RECORDS TO PROCESS:
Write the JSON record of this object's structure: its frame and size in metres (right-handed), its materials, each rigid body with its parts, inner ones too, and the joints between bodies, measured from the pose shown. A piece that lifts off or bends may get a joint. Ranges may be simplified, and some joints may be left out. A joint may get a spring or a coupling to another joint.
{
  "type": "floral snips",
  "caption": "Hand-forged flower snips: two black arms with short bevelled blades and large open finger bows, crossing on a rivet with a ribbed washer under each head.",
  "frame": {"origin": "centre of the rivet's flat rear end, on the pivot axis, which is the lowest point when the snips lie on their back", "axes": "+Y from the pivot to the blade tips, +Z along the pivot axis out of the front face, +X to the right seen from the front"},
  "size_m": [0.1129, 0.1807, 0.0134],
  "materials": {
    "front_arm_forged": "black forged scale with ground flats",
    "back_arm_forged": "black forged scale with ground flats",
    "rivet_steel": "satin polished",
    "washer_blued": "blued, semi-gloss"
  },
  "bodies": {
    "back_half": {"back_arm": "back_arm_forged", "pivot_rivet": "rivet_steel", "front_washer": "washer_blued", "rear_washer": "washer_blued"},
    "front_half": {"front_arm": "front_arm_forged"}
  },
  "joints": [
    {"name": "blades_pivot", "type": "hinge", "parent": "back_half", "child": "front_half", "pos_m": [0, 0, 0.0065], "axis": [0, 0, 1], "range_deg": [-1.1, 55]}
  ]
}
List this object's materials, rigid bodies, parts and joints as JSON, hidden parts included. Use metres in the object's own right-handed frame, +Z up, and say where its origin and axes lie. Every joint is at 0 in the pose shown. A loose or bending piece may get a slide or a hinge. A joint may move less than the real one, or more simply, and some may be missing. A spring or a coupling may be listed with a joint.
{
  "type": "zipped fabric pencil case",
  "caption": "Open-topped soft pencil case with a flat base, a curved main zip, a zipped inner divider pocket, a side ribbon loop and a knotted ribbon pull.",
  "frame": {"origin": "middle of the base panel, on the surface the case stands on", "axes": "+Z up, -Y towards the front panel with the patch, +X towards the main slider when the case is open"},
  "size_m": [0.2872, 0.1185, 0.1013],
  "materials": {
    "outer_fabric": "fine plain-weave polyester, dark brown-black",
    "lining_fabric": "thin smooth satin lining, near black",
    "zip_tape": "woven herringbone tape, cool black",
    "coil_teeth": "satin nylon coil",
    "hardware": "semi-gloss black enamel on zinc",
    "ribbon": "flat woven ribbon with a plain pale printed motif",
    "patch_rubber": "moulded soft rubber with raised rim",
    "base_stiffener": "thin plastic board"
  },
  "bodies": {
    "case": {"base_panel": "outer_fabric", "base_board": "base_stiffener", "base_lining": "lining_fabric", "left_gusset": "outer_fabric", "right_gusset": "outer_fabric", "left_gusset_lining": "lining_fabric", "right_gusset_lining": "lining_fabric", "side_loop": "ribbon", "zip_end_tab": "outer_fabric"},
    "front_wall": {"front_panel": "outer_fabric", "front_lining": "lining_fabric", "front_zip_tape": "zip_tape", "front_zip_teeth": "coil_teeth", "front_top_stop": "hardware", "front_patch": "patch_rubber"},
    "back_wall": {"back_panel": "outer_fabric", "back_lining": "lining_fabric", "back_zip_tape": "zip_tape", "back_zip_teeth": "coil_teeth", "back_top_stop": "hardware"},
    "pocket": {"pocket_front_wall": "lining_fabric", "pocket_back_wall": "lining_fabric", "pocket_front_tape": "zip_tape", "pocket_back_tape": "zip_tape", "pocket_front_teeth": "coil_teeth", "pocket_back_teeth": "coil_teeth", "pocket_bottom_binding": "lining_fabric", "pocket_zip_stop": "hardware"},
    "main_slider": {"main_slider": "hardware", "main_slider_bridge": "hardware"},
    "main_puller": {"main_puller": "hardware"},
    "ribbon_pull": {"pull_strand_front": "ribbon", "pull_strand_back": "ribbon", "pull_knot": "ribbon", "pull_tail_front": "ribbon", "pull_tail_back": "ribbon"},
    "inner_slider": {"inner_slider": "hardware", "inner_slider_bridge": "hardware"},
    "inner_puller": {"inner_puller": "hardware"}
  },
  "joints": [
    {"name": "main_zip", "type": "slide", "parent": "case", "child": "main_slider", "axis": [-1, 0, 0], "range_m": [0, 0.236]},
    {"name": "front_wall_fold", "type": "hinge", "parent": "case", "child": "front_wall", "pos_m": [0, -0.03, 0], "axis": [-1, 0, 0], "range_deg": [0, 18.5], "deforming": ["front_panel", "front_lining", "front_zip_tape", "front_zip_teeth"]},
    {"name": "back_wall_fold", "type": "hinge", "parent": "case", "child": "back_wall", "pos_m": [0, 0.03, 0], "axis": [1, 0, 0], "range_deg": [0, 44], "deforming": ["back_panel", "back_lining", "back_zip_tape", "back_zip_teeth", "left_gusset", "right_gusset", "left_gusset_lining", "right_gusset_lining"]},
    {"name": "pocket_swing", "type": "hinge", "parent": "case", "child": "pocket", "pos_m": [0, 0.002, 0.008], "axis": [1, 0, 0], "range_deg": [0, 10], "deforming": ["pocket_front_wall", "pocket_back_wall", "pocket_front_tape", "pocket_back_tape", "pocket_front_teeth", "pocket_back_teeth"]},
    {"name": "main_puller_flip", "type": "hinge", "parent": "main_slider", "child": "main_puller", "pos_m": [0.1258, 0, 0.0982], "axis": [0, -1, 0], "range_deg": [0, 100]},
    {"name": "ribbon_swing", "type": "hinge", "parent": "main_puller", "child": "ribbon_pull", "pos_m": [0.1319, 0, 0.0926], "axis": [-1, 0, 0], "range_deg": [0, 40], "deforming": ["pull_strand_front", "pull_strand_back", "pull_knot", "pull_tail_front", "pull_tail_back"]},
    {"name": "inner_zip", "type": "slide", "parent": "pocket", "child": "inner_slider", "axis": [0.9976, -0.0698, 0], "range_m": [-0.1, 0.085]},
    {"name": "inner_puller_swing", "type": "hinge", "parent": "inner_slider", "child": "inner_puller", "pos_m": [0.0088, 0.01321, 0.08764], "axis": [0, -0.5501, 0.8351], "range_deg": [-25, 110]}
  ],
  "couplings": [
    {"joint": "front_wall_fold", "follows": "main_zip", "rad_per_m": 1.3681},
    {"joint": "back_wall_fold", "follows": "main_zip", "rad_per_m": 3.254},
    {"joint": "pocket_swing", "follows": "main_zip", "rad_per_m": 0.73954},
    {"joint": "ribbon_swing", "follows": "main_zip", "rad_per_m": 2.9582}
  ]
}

INSTRUCTIONS TO FOLLOW: Print all of the entries exactly as they are written.

PROBLEM SOLUTION:
Write the JSON record of this object's structure: its frame and size in metres (right-handed), its materials, each rigid body with its parts, inner ones too, and the joints between bodies, measured from the pose shown. A piece that lifts off or bends may get a joint. Ranges may be simplified, and some joints may be left out. A joint may get a spring or a coupling to another joint.
{
  "type": "floral snips",
  "caption": "Hand-forged flower snips: two black arms with short bevelled blades and large open finger bows, crossing on a rivet with a ribbed washer under each head.",
  "frame": {"origin": "centre of the rivet's flat rear end, on the pivot axis, which is the lowest point when the snips lie on their back", "axes": "+Y from the pivot to the blade tips, +Z along the pivot axis out of the front face, +X to the right seen from the front"},
  "size_m": [0.1129, 0.1807, 0.0134],
  "materials": {
    "front_arm_forged": "black forged scale with ground flats",
    "back_arm_forged": "black forged scale with ground flats",
    "rivet_steel": "satin polished",
    "washer_blued": "blued, semi-gloss"
  },
  "bodies": {
    "back_half": {"back_arm": "back_arm_forged", "pivot_rivet": "rivet_steel", "front_washer": "washer_blued", "rear_washer": "washer_blued"},
    "front_half": {"front_arm": "front_arm_forged"}
  },
  "joints": [
    {"name": "blades_pivot", "type": "hinge", "parent": "back_half", "child": "front_half", "pos_m": [0, 0, 0.0065], "axis": [0, 0, 1], "range_deg": [-1.1, 55]}
  ]
}
List this object's materials, rigid bodies, parts and joints as JSON, hidden parts included. Use metres in the object's own right-handed frame, +Z up, and say where its origin and axes lie. Every joint is at 0 in the pose shown. A loose or bending piece may get a slide or a hinge. A joint may move less than the real one, or more simply, and some may be missing. A spring or a coupling may be listed with a joint.
{
  "type": "zipped fabric pencil case",
  "caption": "Open-topped soft pencil case with a flat base, a curved main zip, a zipped inner divider pocket, a side ribbon loop and a knotted ribbon pull.",
  "frame": {"origin": "middle of the base panel, on the surface the case stands on", "axes": "+Z up, -Y towards the front panel with the patch, +X towards the main slider when the case is open"},
  "size_m": [0.2872, 0.1185, 0.1013],
  "materials": {
    "outer_fabric": "fine plain-weave polyester, dark brown-black",
    "lining_fabric": "thin smooth satin lining, near black",
    "zip_tape": "woven herringbone tape, cool black",
    "coil_teeth": "satin nylon coil",
    "hardware": "semi-gloss black enamel on zinc",
    "ribbon": "flat woven ribbon with a plain pale printed motif",
    "patch_rubber": "moulded soft rubber with raised rim",
    "base_stiffener": "thin plastic board"
  },
  "bodies": {
    "case": {"base_panel": "outer_fabric", "base_board": "base_stiffener", "base_lining": "lining_fabric", "left_gusset": "outer_fabric", "right_gusset": "outer_fabric", "left_gusset_lining": "lining_fabric", "right_gusset_lining": "lining_fabric", "side_loop": "ribbon", "zip_end_tab": "outer_fabric"},
    "front_wall": {"front_panel": "outer_fabric", "front_lining": "lining_fabric", "front_zip_tape": "zip_tape", "front_zip_teeth": "coil_teeth", "front_top_stop": "hardware", "front_patch": "patch_rubber"},
    "back_wall": {"back_panel": "outer_fabric", "back_lining": "lining_fabric", "back_zip_tape": "zip_tape", "back_zip_teeth": "coil_teeth", "back_top_stop": "hardware"},
    "pocket": {"pocket_front_wall": "lining_fabric", "pocket_back_wall": "lining_fabric", "pocket_front_tape": "zip_tape", "pocket_back_tape": "zip_tape", "pocket_front_teeth": "coil_teeth", "pocket_back_teeth": "coil_teeth", "pocket_bottom_binding": "lining_fabric", "pocket_zip_stop": "hardware"},
    "main_slider": {"main_slider": "hardware", "main_slider_bridge": "hardware"},
    "main_puller": {"main_puller": "hardware"},
    "ribbon_pull": {"pull_strand_front": "ribbon", "pull_strand_back": "ribbon", "pull_knot": "ribbon", "pull_tail_front": "ribbon", "pull_tail_back": "ribbon"},
    "inner_slider": {"inner_slider": "hardware", "inner_slider_bridge": "hardware"},
    "inner_puller": {"inner_puller": "hardware"}
  },
  "joints": [
    {"name": "main_zip", "type": "slide", "parent": "case", "child": "main_slider", "axis": [-1, 0, 0], "range_m": [0, 0.236]},
    {"name": "front_wall_fold", "type": "hinge", "parent": "case", "child": "front_wall", "pos_m": [0, -0.03, 0], "axis": [-1, 0, 0], "range_deg": [0, 18.5], "deforming": ["front_panel", "front_lining", "front_zip_tape", "front_zip_teeth"]},
    {"name": "back_wall_fold", "type": "hinge", "parent": "case", "child": "back_wall", "pos_m": [0, 0.03, 0], "axis": [1, 0, 0], "range_deg": [0, 44], "deforming": ["back_panel", "back_lining", "back_zip_tape", "back_zip_teeth", "left_gusset", "right_gusset", "left_gusset_lining", "right_gusset_lining"]},
    {"name": "pocket_swing", "type": "hinge", "parent": "case", "child": "pocket", "pos_m": [0, 0.002, 0.008], "axis": [1, 0, 0], "range_deg": [0, 10], "deforming": ["pocket_front_wall", "pocket_back_wall", "pocket_front_tape", "pocket_back_tape", "pocket_front_teeth", "pocket_back_teeth"]},
    {"name": "main_puller_flip", "type": "hinge", "parent": "main_slider", "child": "main_puller", "pos_m": [0.1258, 0, 0.0982], "axis": [0, -1, 0], "range_deg": [0, 100]},
    {"name": "ribbon_swing", "type": "hinge", "parent": "main_puller", "child": "ribbon_pull", "pos_m": [0.1319, 0, 0.0926], "axis": [-1, 0, 0], "range_deg": [0, 40], "deforming": ["pull_strand_front", "pull_strand_back", "pull_knot", "pull_tail_front", "pull_tail_back"]},
    {"name": "inner_zip", "type": "slide", "parent": "pocket", "child": "inner_slider", "axis": [0.9976, -0.0698, 0], "range_m": [-0.1, 0.085]},
    {"name": "inner_puller_swing", "type": "hinge", "parent": "inner_slider", "child": "inner_puller", "pos_m": [0.0088, 0.01321, 0.08764], "axis": [0, -0.5501, 0.8351], "range_deg": [-25, 110]}
  ],
  "couplings": [
    {"joint": "front_wall_fold", "follows": "main_zip", "rad_per_m": 1.3681},
    {"joint": "back_wall_fold", "follows": "main_zip", "rad_per_m": 3.254},
    {"joint": "pocket_swing", "follows": "main_zip", "rad_per_m": 0.73954},
    {"joint": "ribbon_swing", "follows": "main_zip", "rad_per_m": 2.9582}
  ]
}